= Lewis Martineé =

American producer, songwriter and disc jockey

Lewis A. Martineé (born Luis Antonio Martínez) is a producer, songwriter and disc jockey based in Miami, Florida. Martineé reached number one on the Billboard Pop charts as writer and producer of the song "Seasons Change" by Latin freestyle group Exposé and has had multiple records reach the top ten. Martineé received Billboard Songwriter of the Year as well as BMI Songwriter of the Year. In addition to founding Exposé in 1984, he also wrote and produced all of the songs on its first album, Exposure (1987) and most of the songs on What You Don't Know (1989). He also contributed to the group's third effort, Exposé, in 1992.

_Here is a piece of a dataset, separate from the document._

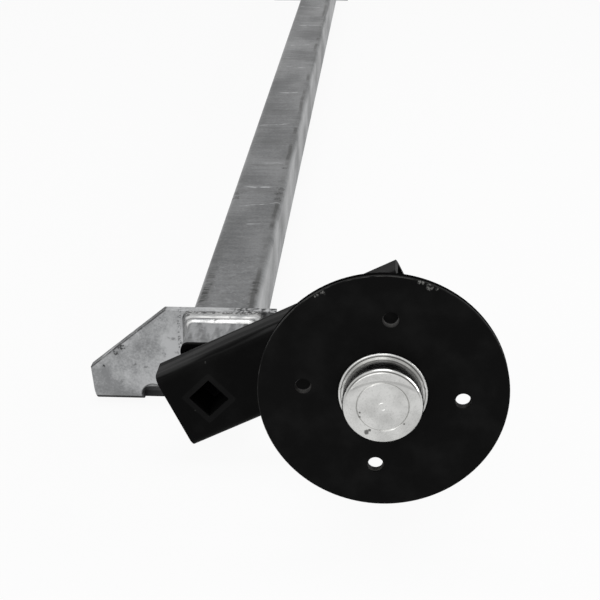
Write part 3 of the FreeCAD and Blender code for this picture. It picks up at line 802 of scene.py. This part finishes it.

The producer explained how Exposé began in a 2016 interview on music website, No Echo:

My girlfriend at the time, Aléjandra [Lorenzo], who went on to be known as 'Alé', she was doing the demos for these songs. The reason I had her doing that was that she would sing in the car along to the radio and I thought she sounded really good. So, after the 'Point of No Return' demo was done, I was searching for a singer who sounded like her for the record version. I was finally like, 'Why can't I just use her?'"

Martineé has also worked with many other artists of note, producing, writing and or remixing tracks for artists including Ricky Martin, Dead or Alive, Enrique Iglesias, Celine Dion, Company B, Arika Kane, Jermaine Jackson, Paris by Air, Sequal, the Cover Girls, Debbie Gibson, Vanessa Williams, Pet Shop Boys, Son by Four, and Elvis Crespo, among others. His contributions to the nascent freestyle music movement in the mid-1980s contributed to its popularity, which continues to this day. DJ Martineé has been doing a dance music radio show programmed all over the world with top ratings. Currently DJ Lewis Martinee is working on a new album in the Nu Disco genre to be released early 2024.